While business interruption policies are limited in scope, they are critical to most small businesses. Lighting design firms, especially, should include one of these in their commercial general liability policies. Often, it can be the difference between staying afloat or going under.
Here’s an example. As a result of Hurricane Sandy, a design firm in New York City was forced to temporarily shut down its office and small showroom because their building had lost electricity. The firm had property insurance, which included business interruption coverage. During the course of the power outage, pipes located in the unit above the design firm froze and ruptured, which caused a significant amount of water to leak through the firm’s ceiling and destroy their office and showroom. The firm’s owners immediately contacted their insurance broker and started a claim.
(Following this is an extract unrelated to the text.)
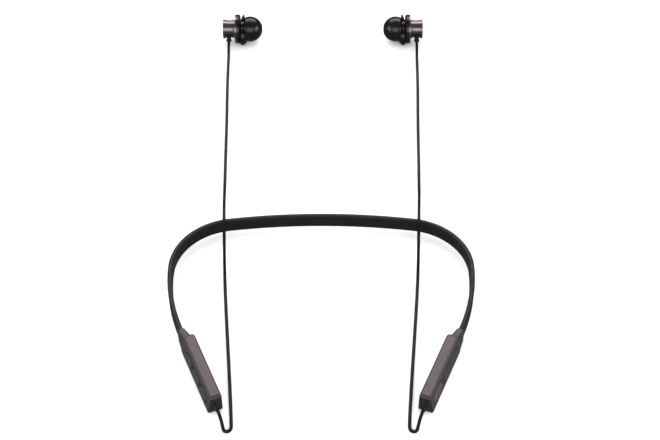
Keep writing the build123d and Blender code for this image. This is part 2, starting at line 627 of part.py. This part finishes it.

It took more than three months to rebuild the office and showroom, and the event had a major impact on the firm’s ability to earn revenue. But because they had business interruption insurance, they were reimbursed for three months of lost profit, as well as their payroll expenses. This allowed the firm to continue operating despite the less-than-ideal circumstances.
It is not enough just to have insurance. You must have the appropriate policies and you must understand each policy’s limitations. If your coverage does not include property damage or business interruption insurance, it may be wise to speak with your broker and add it. If you are not sure what your policy covers, speak with an attorney or your broker to obtain the information. Hurricane Sandy should be an important reminder to all business owners to review their current policies and take the steps to make the necessary adjustments. When the next superstorm occurs, you don’t want to see the design practice you have worked so hard to build be put in jeopardy.